Квинтиллионы тонн праха собраны в одном шаре. Несчастье — это процесс, натыкающийся на страх. Перестанешь бояться, и вот тебе новое счастье. Люди мечтают о прошлом, жалеют о будущем. Иногда помогают таблетки.

Чуть поодаль в Хабаровске соберутся ворчащие группы выбивать гипокамп сквозь барабанные перепонки. Тысячи толп во имя одного человека. В реале живут те же люди, только здесь они притворяются, что не притворяются. Бог их знает, что они знают. А может, и он не знает.

Свежемороженый снег осторожен на варежках рыжей Русланы и неважен, как и синий свет фонаря.

Скелетированые трупы год за годом утопают в новых цветах возле бани, где бандитская бочка полна чёрной воды, нервно дергающейся, лишь ветер. Всё труднее становится отыскать для несчастья причины: сняв шубу с материальной озабоченности, находим в ней новую шубу, и так шуба за шубой сто тысяч лет. Капля степной любви приносит лесное озеро слез. Цапля с каплей на клюве стоит на ноге, воткнутой в тину и следит за следящим за ней.

На перезрелой заре пиратская каравелла в лесу отбросит рослые тени. Мы найдем бесполезное золото и опустим в болото без вести. В ресторане остеохондроза скатерти пропитаны гипсом. Акустический призрак подаст нам хруст стекла на кафельной плитке. Если всю жизнь смотреть на капающий кран, то никогда не умрёшь.

Наша армия завалена зеленым изюмом, репчатым луком и макраме американской абракадабры. В Москве на улице 1905 года в мужском VIP клубе NUAR™ студенты натягивают носки на восход бесполезного солнца. Усталость растворяет суставы и расплавляет берцовые кости, восковые фигуры тают от зноя.

Франческа расчесывает часы скучного октября, но в России велосипеды Волоколамска стремительно рассекают влажный шорох блестящей листвы палисада после поливальных машин.
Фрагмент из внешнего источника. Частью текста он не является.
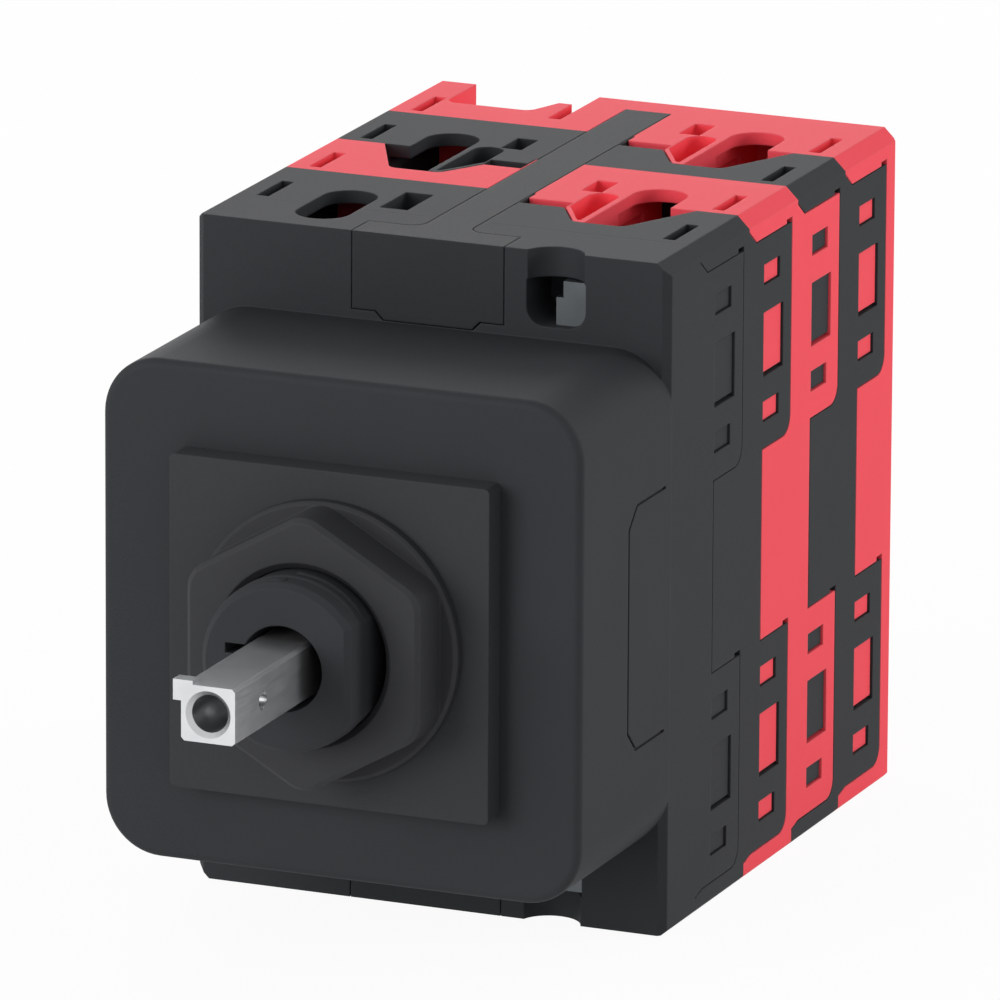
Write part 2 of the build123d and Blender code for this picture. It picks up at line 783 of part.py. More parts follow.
# Snap carrier: stop wings, detent cam, bearing neck and the tongue that turns the rotors
post_angle = degrees(asin(stop_post_radius / stop_circle)) + stop_gap_angle
with BuildPart() as snap_carrier:
    with BuildSketch(cross_plane(carrier_front)):
        Circle(carrier_core_radius)
        for start in (0, 180):
            sector(carrier_radius, start + post_angle, start + turn_range - post_angle)
    extrude(amount=-carrier_thickness)
    with BuildSketch(cross_plane(carrier_front)):
        Circle(dog_outer_radius + face_gap)
        Circle(dog_inner_radius - face_gap, mode=Mode.SUBTRACT)
        for middle in (90, 270):
            sector(
                dog_outer_radius + 2 * face_gap,
                middle - dog_half_angle,
                middle + dog_half_angle,
                mode=Mode.SUBTRACT,
            )
    extrude(amount=-(dog_depth + face_gap), mode=Mode.SUBTRACT)
    with BuildSketch(cross_plane(carrier_front)):
        with Locations((leg_end.X, leg_end.Z)):
            Rectangle(leg_hole_size, leg_hole_size)
    extrude(amount=-carrier_thickness, mode=Mode.SUBTRACT)
    with BuildSketch(cross_plane(cam_front)):
        RectangleRounded(2 * cam_half_width, 2 * cam_half_width, cam_corner)
    extrude(amount=-cam_length)
    with BuildSketch(cross_plane(cam_front + cam_length)):
        Circle(neck_radius)
    extrude(amount=-(drive_rear - cam_front - cam_length))
    with BuildSketch(cross_plane(drive_rear)):
        Rectangle(tongue_size, tongue_size)
    extrude(amount=-(face_gap + tongue_length))
pieces["snap_carrier"] = snap_carrier

# Bearing plate closing the drive housing, with stop posts and slotted pillars for the detents
plate_size = cavity_size - 2 * tie_gap
plate_corner = hood_corner - side_wall - tie_gap
pillar_front = cam_front + face_gap
with BuildPart() as bearing_plate:
    with BuildSketch(cross_plane(plate_front)):
        RectangleRounded(plate_size, plate_size, plate_corner)
        Circle(neck_radius + running_clearance, mode=Mode.SUBTRACT)
        with GridLocations(2 * plate_screw_centre, 2 * plate_screw_centre, 2, 2):
            Circle(plate_screw_radius + tongue_clearance, mode=Mode.SUBTRACT)
    extrude(amount=-bearing_plate_thickness)
    with BuildSketch(cross_plane(drive_rear)):
        with GridLocations(2 * plate_screw_centre, 2 * plate_screw_centre, 2, 2):
            Circle(plate_screw_head_radius + tongue_clearance)
    extrude(amount=plate_screw_head_depth + tongue_clearance, mode=Mode.SUBTRACT)
    with BuildSketch(cross_plane(plate_front)):
        with Locations((0, stop_circle), (0, -stop_circle)):
            Circle(stop_post_radius)
    extrude(amount=plate_front - carrier_front - face_gap)
    with BuildSketch(cross_plane(plate_front)):
        with GridLocations(2 * (cam_half_width + leaf_gap + leaf_thickness / 2), 2 * pillar_centre, 2, 2):
            Rectangle(pillar_width, pillar_height)
            Rectangle(leaf_thickness, pillar_height, mode=Mode.SUBTRACT)
    extrude(amount=plate_front - pillar_front)
pieces["bearing_plate"] = bearing_plate

# Detent springs: a flat leaf along each side of the cam, held in the slotted pillars
leaf_offset = cam_half_width + leaf_gap + leaf_thickness / 2
with BuildPart() as detent_springs:
    with BuildSketch(cross_plane(plate_front - leaf_seat)):
        with Locations((-leaf_offset, 0), (leaf_offset, 0)):
            Rectangle(leaf_thickness, 2 * leaf_half_length)
    extrude(amount=leaf_width)
pieces["detent_springs"] = detent_springs

# Screws that hold the bearing plate
with BuildPart() as plate_screws:
    head_front = drive_rear - plate_screw_head_depth
    with BuildSketch(cross_plane(head_front)):
        with GridLocations(2 * plate_screw_centre, 2 * plate_screw_centre, 2, 2):
            Circle(plate_screw_head_radius)
    extrude(amount=-(plate_screw_head_depth - tie_gap))
    with BuildSketch(cross_plane(head_front)):
        with GridLocations(2 * plate_screw_centre, 2 * plate_screw_centre, 2, 2):
            Circle(plate_screw_radius)
    extrude(amount=plate_screw_length)
    with BuildSketch(cross_plane(drive_rear - tie_gap)):
        with GridLocations(2 * plate_screw_centre, 2 * plate_screw_centre, 2, 2):
            Rectangle(plate_screw_slot_length, plate_screw_slot_width)
            Rectangle(plate_screw_slot_width, plate_screw_slot_length)
    extrude(amount=plate_screw_head_depth / 2, mode=Mode.SUBTRACT)
pieces["plate_screws"] = plate_screws

# Contact decks: four housings, alternately black and red, that interlock front to back
for number in range(1, deck_count + 1):
    front = deck_front(number)
    side = terminal_side(number)
    last = number == deck_count
    depth = deck_pitch - deck_web + end_wall if last else deck_pitch
    with BuildPart() as contact_deck:
        body_block(front, depth)
        if last:
            rear_edges = contact_deck.faces().sort_by(Axis.Y)[-1].edges().filter_by(Axis.Z)
            chamfer(rear_edges, rear_edge)
        cut_side_recesses(front)
        if number > 1:
            add_shrouds(front, side)
        cut_wire_entries(front, side)
        if number > 1:
            cut_release_slots(front, side)
        else:
            cut_first_release_slots(front, side)
        cut_contact_chambers(front, side)
        cut_edge_slots(front)
        if last:
            cut_tie_groove(front, stack_rear - tie_end_margin)
            for level in (1, -1):
                with BuildSketch(Plane.XY.offset(level * (half_height - tie_depth))):
                    rectangle_between(
                        tie_centre - tie_width / 2 - tie_gap,
                        stack_rear - tie_end_margin - tie_hook_length - tie_gap,
                        tie_centre + tie_width / 2 + tie_gap,
                        stack_rear - tie_end_margin,
                    )
                extrude(amount=-level * (tie_hook_drop + tie_gap), mode=Mode.SUBTRACT)
            with BuildSketch(cross_plane(front + deck_pitch - deck_web)):
                Circle(neck_clearance_radius)
            extrude(amount=-end_bearing_depth, mode=Mode.SUBTRACT)
            cut_last_bays(stack_rear, -side)
        else:
            cut_tie_groove(front, front + deck_pitch)
            with BuildSketch(cross_plane(front + deck_pitch - deck_web)):
                Circle(neck_clearance_radius)
            extrude(amount=-deck_web, mode=Mode.SUBTRACT)
            cut_rear_bays(front + deck_pitch, -side)
            cut_wire_pockets(front + deck_pitch, -side, bay_reach)
            add_side_plates(front + deck_pitch)
    pieces[f"contact_deck_{number}"] = contact_deck

# Rotors: each is turned by the tongue of the one in front and carries a moving contact
rotor_front = face_gap
rotor_rear = deck_pitch - deck_web - face_gap
blade_slot = 2 * (blade_thickness + blade_clearance) + strip_thickness
for number in range(1, deck_count + 1):
    front = deck_front(number)
    last = number == deck_count
    neck_end = deck_pitch - deck_web + end_bearing_depth - face_gap if last else deck_pitch
    with BuildPart() as rotor:
        with BuildSketch(cross_plane(front + rotor_front)):
            Circle(rotor_radius)
        extrude(amount=-(rotor_rear - rotor_front))
        with BuildSketch(cross_plane(front + rotor_rear)):
            Circle(neck_radius)
        extrude(amount=-(neck_end - rotor_rear))
        if not last:
            with BuildSketch(cross_plane(front + neck_end)):
                Rectangle(tongue_size, tongue_size)
            extrude(amount=-(face_gap + tongue_length))
        with BuildSketch(cross_plane(front + rotor_front)):
            Rectangle(tongue_size + 2 * tongue_clearance, tongue_size + 2 * tongue_clearance)
        extrude(amount=-(tongue_length + face_gap), mode=Mode.SUBTRACT)
        with BuildSketch(cross_plane(front + contact_depth)):
            Rectangle(2 * well_radius, blade_width)
        extrude(amount=blade_slot / 2, both=True, mode=Mode.SUBTRACT)
    pieces[f"rotor_{number}"] = rotor

# Moving contacts: two blades joined by a spacer, that wipe both faces of the fixed contacts
for number in range(1, deck_count + 1):
    middle = deck_front(number) + contact_depth
    inner_face = blade_slot / 2 - blade_thickness
    with BuildPart() as moving_contact:
        for face_depth, reach in ((-blade_slot / 2, -blade_thickness), (inner_face, -blade_thickness)):
            with BuildSketch(cross_plane(middle + face_depth)):
                Circle(blade_reach)
                Rectangle(2 * blade_reach, blade_width, mode=Mode.INTERSECT)
            extrude(amount=reach)
        with BuildSketch(cross_plane(middle - inner_face)):
            Rectangle(2 * blade_width, blade_width)
        extrude(amount=-2 * inner_face)
    pieces[f"moving_contact_{number}"] = moving_contact

# Fixed contacts and clamping springs, above and below the rotor in every deck
for number in range(1, deck_count + 1):
    front = deck_front(number)
    side = terminal_side(number)
    for level, place in ((1, "top"), (-1, "bottom")):
        with BuildPart() as fixed_contact:
            with BuildSketch(cross_plane(front + contact_depth - strip_thickness / 2)):
                tip = strip_tip_width / 2
                leg_inner = entry_offset - strip_leg_width / 2
                rectangle_between(-tip, level * strip_tip_start, tip, level * strip_bar_high)
                rectangle_between(
                    -side * tip, level * strip_bar_low, side * leg_inner, level * strip_bar_high
                )
                rectangle_between(
                    side * leg_inner,
                    level * strip_bar_low,
                    side * (leg_inner + strip_leg_width),
                    level * strip_top,
                )
            extrude(amount=-strip_thickness)
        pieces[f"fixed_contact_{number}_{place}"] = fixed_contact
        with BuildPart() as clamp_spring:
            with BuildSketch(Plane.YZ.offset(side * entry_offset)):
                with BuildLine():
                    FilletPolyline(
                        (front + clamp_sheet / 2, level * clamp_rise),
                        (front + clamp_sheet / 2, level * clamp_low),
                        (front + clamp_bow, level * clamp_low),
                        (front + clamp_reach, level * (clamp_low + clamp_leg_rise)),
                        radius=clamp_bend,
                    )
                trace(line_width=clamp_sheet)
            extrude(amount=clamp_width / 2, both=True)
        pieces[f"clamp_spring_{number}_{place}"] = clamp_spring

# Tie bars: one over the top and one under the bottom, from the front plate to the rear hook
tie_rear = stack_rear - tie_end_margin
for level, place in ((1, "top"), (-1, "bottom")):
    with BuildPart() as tie_bar:
        with BuildSketch(cross_plane(hood_depth)):
            tie_plate_outline(level, 0)
        extrude(amount=-tie_plate_thickness)
        extrude(tie_bar_outline(level, 0, tie_rear), amount=-level * tie_depth)
        with BuildSketch(Plane.XY.offset(level * (half_height - tie_depth))):
            rectangle_between(
                tie_centre - tie_width / 2,
                tie_rear - tie_hook_length,
                tie_centre + tie_width / 2,
                tie_rear,
            )
        extrude(amount=-level * tie_hook_drop)
    pieces[f"{place}_tie_bar"] = tie_bar

# Metal clamps that stand in the front pockets
with BuildPart() as accessory_clamps:
    for level in (1, -1):
        clamp_low_z = half_height - pocket_front_drop
        with BuildSketch(cross_plane(hood_depth + accessory_set_back)) as clamp_face:
            rectangle_between(
                pocket_right - accessory_foot_width,
                level * clamp_low_z,
                pocket_right,
                level * (clamp_low_z + accessory_foot_height),
            )
            rectangle_between(
                pocket_right - accessory_leg_width,
                level * clamp_low_z,
                pocket_right,
                level * (roof_z - tie_gap),
            )
            outer_corner = clamp_face.vertices().group_by(Axis.X)[-1].sort_by(lambda v: abs(v.Y))[0]
            fillet(outer_corner, pocket_corner)
        extrude(amount=-accessory_depth)
pieces["accessory_clamps"] = accessory_clamps

for name, piece in pieces.items():
    piece.part.label = name
    export_step(piece.part, f"parts/{name}.step")
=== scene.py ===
# %% [markdown]
# # A DC disconnect switch with its contact decks
# The CAD part is loaded as a fixed frame. This notebook dresses it: materials that come from
# the real processes, with a painted highlight on moulded edges and painted shade in the nickel's
# colour, softly rounded edges, the screw thread, light, a floor and a camera.
# Everything is in metres and in the part's own frame: +X right, +Y back, +Z up.

import json
from math import cos, radians, sin, tau

import bpy
from mathutils import Matrix, Vector


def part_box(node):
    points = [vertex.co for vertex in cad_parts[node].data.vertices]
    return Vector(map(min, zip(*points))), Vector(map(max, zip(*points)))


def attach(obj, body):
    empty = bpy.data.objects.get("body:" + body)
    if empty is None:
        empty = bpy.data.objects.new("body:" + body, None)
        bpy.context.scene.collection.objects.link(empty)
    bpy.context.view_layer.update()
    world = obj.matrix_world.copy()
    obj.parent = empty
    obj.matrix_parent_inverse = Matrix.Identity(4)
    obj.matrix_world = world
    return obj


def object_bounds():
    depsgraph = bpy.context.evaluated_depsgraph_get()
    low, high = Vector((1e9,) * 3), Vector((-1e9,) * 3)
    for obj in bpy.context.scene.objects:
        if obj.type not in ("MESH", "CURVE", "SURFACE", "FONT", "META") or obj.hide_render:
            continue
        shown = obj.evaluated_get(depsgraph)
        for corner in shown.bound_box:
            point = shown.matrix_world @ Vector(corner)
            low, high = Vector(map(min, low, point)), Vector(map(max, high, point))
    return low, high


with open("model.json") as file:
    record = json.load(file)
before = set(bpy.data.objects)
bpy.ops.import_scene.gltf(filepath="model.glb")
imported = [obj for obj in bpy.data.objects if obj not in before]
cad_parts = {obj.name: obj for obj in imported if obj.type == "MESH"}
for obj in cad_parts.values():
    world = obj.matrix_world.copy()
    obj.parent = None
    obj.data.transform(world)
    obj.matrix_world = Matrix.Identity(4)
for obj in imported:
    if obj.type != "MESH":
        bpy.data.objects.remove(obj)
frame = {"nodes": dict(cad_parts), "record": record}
nodes = frame["nodes"]
first_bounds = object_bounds()
MM = 0.001
print("nodes:", len(nodes))
print("bounds in mm:", [round(v / MM, 1) for corner in first_bounds for v in corner])

# %% [markdown]
# ## A small kit for materials
# A colour picker shows sRGB hex values, but Blender works in linear light, so one function
# converts them. `add_node` adds any shader node: an input is given as a value, or as the output
# socket of another node, which is then linked.

# %% Colour and node helpers
MIX_FACTOR, MIX_A, MIX_B, MIX_RESULT = 0, 6, 7, 2


def colour(hex_code):
    """sRGB hex to linear RGBA."""
    channels = [int(hex_code[i : i + 2], 16) / 255 for i in (1, 3, 5)]
    linear = [c / 12.92 if c <= 0.04045 else ((c + 0.055) / 1.055) ** 2.4 for c in channels]
    return (*linear, 1.0)


def add_node(material, kind, inputs=None, **settings):
    """Adds a shader node with its settings and its inputs."""
    tree = material.node_tree
    node = tree.nodes.new(kind)
    for name, value in settings.items():
        setattr(node, name, value)
    for name, value in (inputs or {}).items():
        if isinstance(value, bpy.types.NodeSocket):
            tree.links.new(value, node.inputs[name])
        else:
            node.inputs[name].default_value = value
    return node


def new_material(name):
    """A new material, with its Principled shader."""
    material = bpy.data.materials.new(name)
    material.use_nodes = True
    return material, material.node_tree.nodes["Principled BSDF"]


print("white is", colour("#ffffff"), "and mid grey is", colour("#808080"))

# %% [markdown]
# ## How a moulding looks
# A moulded plastic is never one flat colour: the pigment is a little cloudy, the mould's
# spark-eroded skin breaks up the gloss, and no edge is perfectly sharp. The clouds and the skin
# are noise whose size is given in millimetres. The Bevel node turns the surface near an edge, as
# if it were rounded, and where it does so the colour is painted a little lighter: a painted
# highlight along every edge.

# %% The finish of a moulding
CLOUD_MM = 14.0
CLOUD_DETAIL = 3.0
EDGE_RADIUS_MM = 0.25
EDGE_SAMPLES = 4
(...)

Синие звезды марксизма спускают в рассекреченном метеорами небе испускаемые икс-лучи и колышутся в стойкой воде водоёма заброшенной тьмы.

На Ниагаре веселые воды убедительно бьют литавры катящихся бочек без нефти. Рваный ветер Петровских времён расписывается на пространстве шарфом Айседоры Дункан. Скользящая Маргарита вальсирует среди хрустального гомона под оглушительный шум перестройки. Поезда пусты, но расписание поездов всё равно влечет их к не назначенному назначению. Надо ли говорить, что и мы...

О, пчела обратной стороны революций, больше не хочу твоего меда и жала твоего не хочу. Давай остановимся, ляжем в лодки, пусть нас вынесет на середину, уставимся в черное небо, будем молчать и не ждать, когда прибьет к берегу травяной ветер.

Другой человек, другие названия, другие значения слов.